1. Generate them as subdomains of your main domain so if your main site is www.mainsite.com a subdomain microsite would look like microsite.mainsite.com

2. Generate microsites in a new separate domain, something like www.microsite.com

However, since Google stopped treating subdomains independently and now attaches some association between them, the first approach does not sound like a very good idea. That means that there isn’t much opportunity anymore to rank for both, so I would recommend choosing the separate domain approach.

Links Farms Issue

This is a quite controversial issue, but in theory, a great benefit of splitting your site into microsites is to interlink between them so each one passes link juice to another. Because this is a technique that in several cases have been abused by website owners who deliberately buy batches of websites just to easily get links back to their main sites, your site(s) may end up being banned from Google’s indexes. This practice is called ‘link farms’ and although not all websites end up being penalized, you should probably link between some of your sites – but not all of them! And definitely avoid reciprocal links as that is an obvious indication of potential link farms.

A Link Farm Example

Slow growth…
Each microsite would be looked at by search engines as a new site, which means you will need to do everything you would normally do for a new site such as creating back-links and all other tasks associated with domain development. Unless you have a massive budget, you will probably struggle for the first few months as you really need to optimize all those different sites. The more competitive your site’s niche is, the more time and money you would need to spend so your microsite will be in a position to compete with other long established power websites. If your niche is not that competitive that shouldn’t be much of an issue.

The Key Questions

The question to ask yourself before making such a big step are:

1. How long could you afford waiting and spending money until you see your new site(s) ranking on Google’s first page?

2. Is the situation with your current site really that bad? What if you spend all those money linkbuilding in order to gain more positions in the SERPs?

3. Is it really because of your brand name that you don’t get the traffic you are expecting? Have you looked carefully at your SEO campaign and how your traffic coverts? Is there anything you can do to increase conversion (i.e. enhance usability, fresh web design) ?

The Big Benefits of Microsites

The post doesn’t suggest that microsites are a bad idea. There are several benefits if done correctly with the main ones being:

1. You can have various keyword-rich domain names that are highly valued by Google. With a consolidated site you would never manage to fit more than 1-2 keywords in your domain name.

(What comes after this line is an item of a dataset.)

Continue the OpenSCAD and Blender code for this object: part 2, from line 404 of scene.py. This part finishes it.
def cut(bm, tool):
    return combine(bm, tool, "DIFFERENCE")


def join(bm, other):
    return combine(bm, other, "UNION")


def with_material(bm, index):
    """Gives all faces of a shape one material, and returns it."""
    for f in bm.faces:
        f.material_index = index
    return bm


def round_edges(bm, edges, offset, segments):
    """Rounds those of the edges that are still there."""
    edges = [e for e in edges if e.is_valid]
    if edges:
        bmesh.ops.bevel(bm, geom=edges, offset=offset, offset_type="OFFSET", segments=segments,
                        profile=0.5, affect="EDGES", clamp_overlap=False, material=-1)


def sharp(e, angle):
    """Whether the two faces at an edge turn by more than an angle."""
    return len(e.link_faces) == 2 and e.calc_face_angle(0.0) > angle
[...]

2. Your backlinks will mainly target the homepage as there isn’t any great need to link build for deeper pages. Many directories only allow links to homepages so there is a big advantage here.

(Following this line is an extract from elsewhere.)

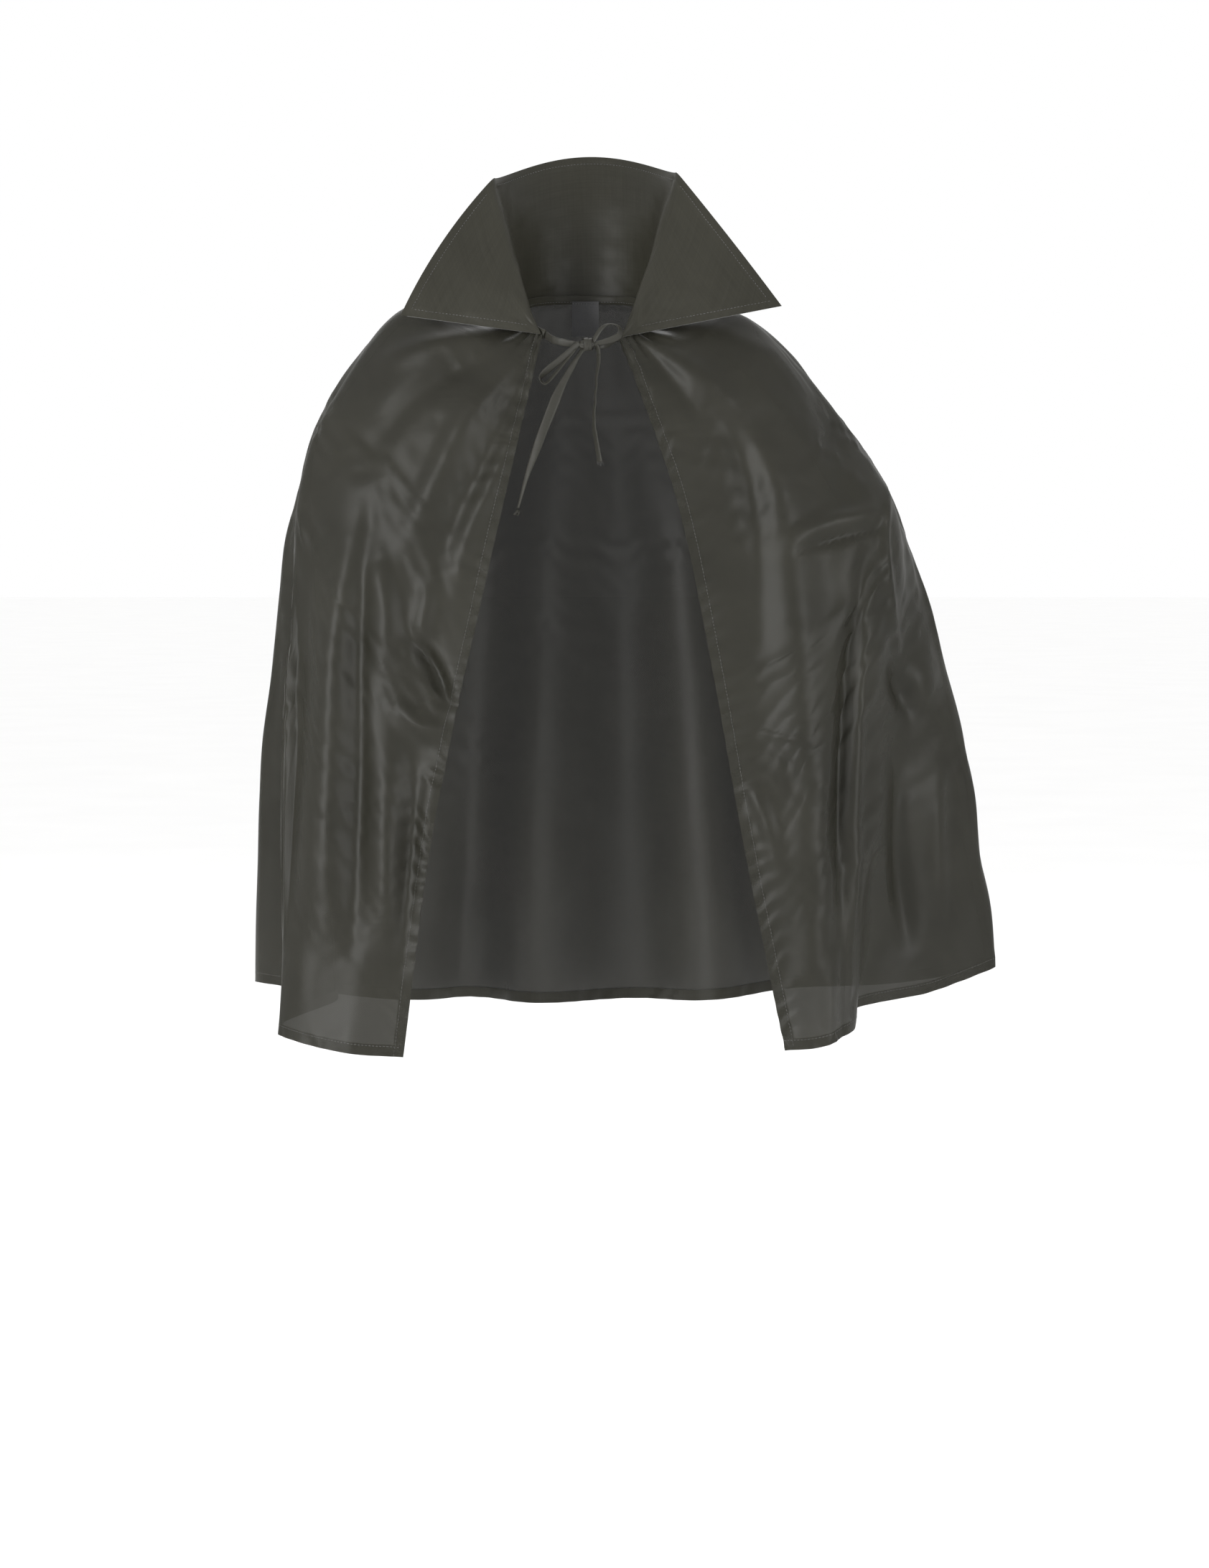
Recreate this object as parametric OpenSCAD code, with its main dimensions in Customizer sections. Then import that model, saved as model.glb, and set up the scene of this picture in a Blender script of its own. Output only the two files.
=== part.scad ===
// Child's masquerade cape with a stand-up wing collar and a self-fabric neck tie.
// It keeps the shape that it has when worn, with the wearer absent. Front is -Y.

/* [Neck] */
// Half the width of the neckline
neck_half_w = 60; // [52:1:68]
// Half the depth of the neckline, front to back
neck_half_d = 60; // [52:1:68]
// Rise of the neckline from front to back, as a slope
neck_tilt = 0.38; // [0.30:0.01:0.45]
// How much higher the neckline sits over the shoulders
neck_saddle = 8; // [4:1:12]
// Angle of the left end of the neckline, from the front centre
neck_left_end = 37; // [33:1:42]
// Angle of the right end of the neckline, from the front centre
neck_right_end = 29; // [25:1:35]

/* [Cloth] */
// Thickness of the body cloth's solid
cloth_t = 1.6; // [1.2:0.1:2.4]
// Width of the turned hem on the fronts and the bottom
hem_w = 10; // [8:1:14]
// Thickness of a run of sewing thread
thread_t = 0.8; // [0.6:0.1:1.2]
// Height where the free part of each front starts
flap_top_z = -255; // [-300:5:-230]

/* [Collar] */
// Thickness of the top collar and of the under collar
collar_t = 0.9; // [0.7:0.1:1.2]
// Thickness of the interfacing between them
interfacing_t = 0.8; // [0.6:0.1:1.2]
// Height of the collar's top edge beside the head
collar_side_z = 125; // [110:1:135]
// Extra height of the top edge behind the head
collar_back_rise = 24; // [10:1:35]
// Half the width of the top edge
collar_top_half_w = 80; // [74:1:88]
// Depth of the top edge behind the neck centre
collar_top_d = 90; // [80:1:100]
// How much higher the top edge is on the right side
collar_lean = 5; // [0:1:8]
// How far the left wing's point reaches out
left_wing_reach = 159; // [145:1:168]
// How far the right wing's point reaches out
right_wing_reach = 170; // [150:1:175]
// Bow of the left wing's outer edge
left_wing_bow = 6; // [0:1:12]
// Bow of the right wing's outer edge
right_wing_bow = 1; // [0:1:12]
// Distance of the topstitching from the edge
topstitch_in = 7; // [5:1:9]

/* [Tie] */
// Width of the tie's flat tube
tie_w = 7; // [5:0.5:8]
// Thickness of the tie's flat tube
tie_t = 1.4; // [1:0.1:2]
// Height of the neck binding
binding_h = 8; // [6:0.5:10]
// Width of the knot
knot_w = 15; // [12:1:16]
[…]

3. Your brand name will be very close to your product or service, thus some visitors will think they are at the right place. Specialists’ sites convert better in general.

6 thoughts on “The Benefits of Splitting Off Into Microsites

  1. very good article. Yes, I agree with almost everything. Microsites is an excellent tool to enhance the visibility of your website, and of your e-brand.

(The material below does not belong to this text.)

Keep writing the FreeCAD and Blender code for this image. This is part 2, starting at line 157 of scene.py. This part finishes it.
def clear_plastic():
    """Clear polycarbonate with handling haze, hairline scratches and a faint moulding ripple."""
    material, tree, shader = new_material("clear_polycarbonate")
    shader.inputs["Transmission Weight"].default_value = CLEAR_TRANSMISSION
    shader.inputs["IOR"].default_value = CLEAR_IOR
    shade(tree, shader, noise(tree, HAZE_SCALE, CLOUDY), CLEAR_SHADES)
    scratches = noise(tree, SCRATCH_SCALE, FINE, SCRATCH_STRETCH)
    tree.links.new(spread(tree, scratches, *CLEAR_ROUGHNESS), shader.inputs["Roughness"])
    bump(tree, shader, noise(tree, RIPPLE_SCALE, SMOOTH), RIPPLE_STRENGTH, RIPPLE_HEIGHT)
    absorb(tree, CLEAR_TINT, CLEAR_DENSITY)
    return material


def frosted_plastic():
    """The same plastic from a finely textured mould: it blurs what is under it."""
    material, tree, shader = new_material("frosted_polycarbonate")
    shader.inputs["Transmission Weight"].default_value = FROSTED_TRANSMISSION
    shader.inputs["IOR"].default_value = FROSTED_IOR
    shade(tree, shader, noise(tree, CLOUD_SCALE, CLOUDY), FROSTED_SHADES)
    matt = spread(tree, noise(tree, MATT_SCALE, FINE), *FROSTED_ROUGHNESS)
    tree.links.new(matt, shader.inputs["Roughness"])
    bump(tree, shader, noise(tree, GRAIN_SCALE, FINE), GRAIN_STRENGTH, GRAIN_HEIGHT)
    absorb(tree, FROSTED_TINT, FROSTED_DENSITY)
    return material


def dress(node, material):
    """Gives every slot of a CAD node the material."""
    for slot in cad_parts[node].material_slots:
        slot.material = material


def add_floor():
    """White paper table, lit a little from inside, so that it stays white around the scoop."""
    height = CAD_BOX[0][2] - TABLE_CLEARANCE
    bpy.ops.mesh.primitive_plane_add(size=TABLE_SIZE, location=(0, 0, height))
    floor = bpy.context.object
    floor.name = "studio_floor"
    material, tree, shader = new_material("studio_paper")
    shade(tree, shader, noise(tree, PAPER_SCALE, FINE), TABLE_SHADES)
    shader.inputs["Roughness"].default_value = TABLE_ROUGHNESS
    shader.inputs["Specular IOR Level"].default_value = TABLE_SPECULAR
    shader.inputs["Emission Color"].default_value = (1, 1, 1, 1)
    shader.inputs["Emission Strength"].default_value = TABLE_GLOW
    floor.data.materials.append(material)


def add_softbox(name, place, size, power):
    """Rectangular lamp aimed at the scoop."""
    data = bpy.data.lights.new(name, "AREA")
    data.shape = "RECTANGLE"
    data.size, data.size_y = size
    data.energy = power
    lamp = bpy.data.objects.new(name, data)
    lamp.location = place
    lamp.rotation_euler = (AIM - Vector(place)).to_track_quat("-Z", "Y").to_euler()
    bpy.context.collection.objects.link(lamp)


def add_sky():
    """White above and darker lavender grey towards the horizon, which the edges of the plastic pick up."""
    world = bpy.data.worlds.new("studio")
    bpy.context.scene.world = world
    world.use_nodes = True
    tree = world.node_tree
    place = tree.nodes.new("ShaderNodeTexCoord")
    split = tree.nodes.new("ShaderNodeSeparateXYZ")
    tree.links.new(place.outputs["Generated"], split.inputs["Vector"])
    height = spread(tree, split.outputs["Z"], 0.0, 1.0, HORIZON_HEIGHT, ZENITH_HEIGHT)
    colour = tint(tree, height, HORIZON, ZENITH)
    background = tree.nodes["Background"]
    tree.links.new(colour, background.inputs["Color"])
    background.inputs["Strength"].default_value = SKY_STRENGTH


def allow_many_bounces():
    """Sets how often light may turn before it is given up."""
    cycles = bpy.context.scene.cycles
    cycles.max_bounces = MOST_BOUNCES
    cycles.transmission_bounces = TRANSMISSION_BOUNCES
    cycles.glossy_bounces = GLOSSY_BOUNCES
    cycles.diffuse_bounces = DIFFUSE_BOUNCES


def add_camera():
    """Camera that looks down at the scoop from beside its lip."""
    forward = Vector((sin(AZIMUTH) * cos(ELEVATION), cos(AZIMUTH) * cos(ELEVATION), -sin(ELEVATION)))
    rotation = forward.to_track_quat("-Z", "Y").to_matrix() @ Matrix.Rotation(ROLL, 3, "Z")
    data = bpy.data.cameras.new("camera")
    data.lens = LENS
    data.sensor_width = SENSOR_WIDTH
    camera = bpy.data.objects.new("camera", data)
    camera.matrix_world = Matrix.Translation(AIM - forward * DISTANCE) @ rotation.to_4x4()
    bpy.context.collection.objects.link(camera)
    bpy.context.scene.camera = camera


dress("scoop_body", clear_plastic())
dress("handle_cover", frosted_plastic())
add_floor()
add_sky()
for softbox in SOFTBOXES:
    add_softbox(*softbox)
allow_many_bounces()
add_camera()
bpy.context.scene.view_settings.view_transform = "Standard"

  2. This is a great article. You have discussed both advantages and disadvantages of microsites. Now, I think on SEO you would greatly be affected but in the long run it’ll prove to be advantageous. Thanks

  3. great article. ive been wondering about this for a while. my main fear of creating multiple microsites is the loss of backlink juice

  4. This post offers a lot of great information concerning micro sites. Thanks for addressing both the pros and cons. It allows website owners to properly evaluate whether or not micro sites is the correct answer for their business.

  5. This post is very relevant to me as I have just reogranisd a set or sites, They could all be combined into one big niche site, but I felt that keeping each element seperate would keep me and the readers focussed on the specific point of that site.

    You do have to shed a lot of content to make the transition as the general articles that covered mutliple topics just do not make sense on the new sites.

    By splitting sites, you have an opportunity to re-evaluate everything that you are doing, but there is a lot of work to assess each piece of content and reformat where possible.

    I had to justify the move and in the process was able to see exactly what my core messages should be on each site

    thanks for the post.

  6. Thanks for the great post. I agree splitting of into micro-sites can be very rewarding but the time spent managing all of them can be very demanding. It’s important to have a plan of attack on place and follow it.

    Having a network of website, I fell, is the way to go.

    I see a lot of people splitting off and launching loads of micro sites but they seem to get lost in the SEO end. They simply have to much on their plate and in the process their other sites get neglected and are forgotten.